Services are an increasingly important issue in the B2B/B2G high-tech company. They are at the same time vectors of growth, customer loyalty, profitability and recurrent turnover. Most high-tech B2B/B2G companies, like many others, are therefore seeking to develop their service activities.
The value of service activities in technology
Service activities are particularly interesting for several reasons:
- They are usually recurrent business, which is always interesting, but even more so in project-based businesses
- They can be more profitable than product activities, which are even more affected than they are by the continuous pressure of competitiveness and price cuts
- Relying either on human know-how or on significant investment in equipment (particularly IT) to deliver the service, or both, they are more difficult for competitors to imitate and set up barriers to entry.
The service strategy
Developing a services strategy means first and foremost having a strong will and deciding to allocate the necessary resources. This is not always self-evident in a corporate culture that is often historically marked by products or projects. The challenge of services is always clearly perceived at the level of top management but sometimes less clearly on the ground where there is a tendency to consider services as an ‘appendage’ of products, less prestigious and, all in all, secondary. The first condition for developing service activities in technology is therefore a very strong will on the part of top management.
This attitude from the field stems both in technology from a stronger interest in the new product than in the product in service among customers and also from an often long-standing history of basic service activities such as spare parts, repairs and maintenance, which sometimes prevents the extent to which services can be both innovative and drivers of growth and profitability.
Types of services in the B2B/B2G high-tech world
Services have developed considerably in the B2B/B2G high-tech world. They can be divided into different categories:
- Traditional customer support: spare parts, repair, maintenance
- Customer operations support:
- Taking care of the customer’s operations
- New digital services
In any technology company, the objectives will be both:
- Secure recurring business
- To increase the business of existing services, either on its own installed base or where possible on a base installed by the competition
- To develop and grow new services
- Sometimes to propose new service business models
- To make the best use of the possibilities offered by digital services
All technology services shall:
- Clearly define what service is being offered
- Clearly define the commitments and limits of the commitments made (the SLA)
- Be able to be delivered everywhere and at any time with the same level of quality: this will generally lead to a detailed definition of the “service process” that must be implemented (“industrialising the service”)

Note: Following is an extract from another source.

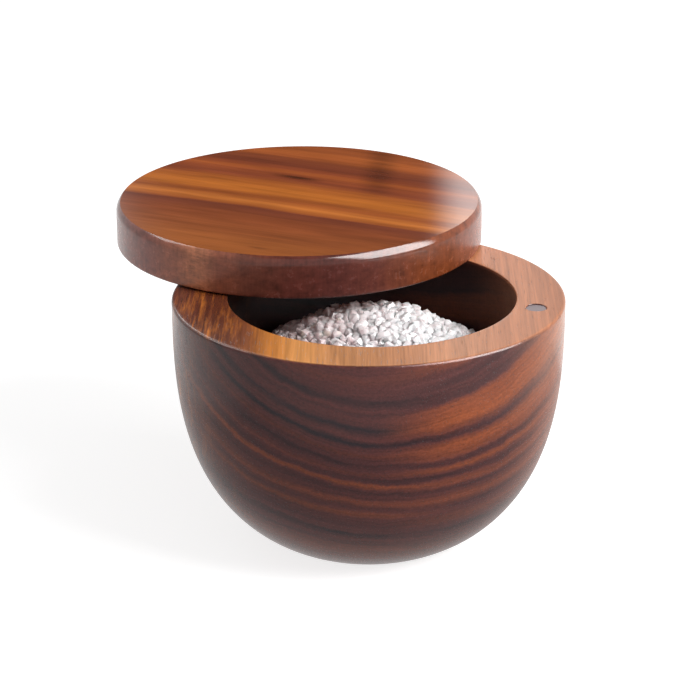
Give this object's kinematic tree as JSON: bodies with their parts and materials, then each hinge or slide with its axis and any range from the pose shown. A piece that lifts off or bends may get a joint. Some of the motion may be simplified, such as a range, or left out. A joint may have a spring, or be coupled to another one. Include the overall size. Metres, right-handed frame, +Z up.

- Be capable of continuous improvement
- Be able to be monitored jointly with the customer to evaluate and improve the service level
It should be noted that increasingly, technological services are no longer only involved after or alongside product design. They are increasingly taken into account right from the design stage through the notion of product “serviceability”. For example, a product may incorporate a set of sensors for certain operating parameters right from the design stage, so that maintenance services can then be offered based on the feedback and processing of its operating data.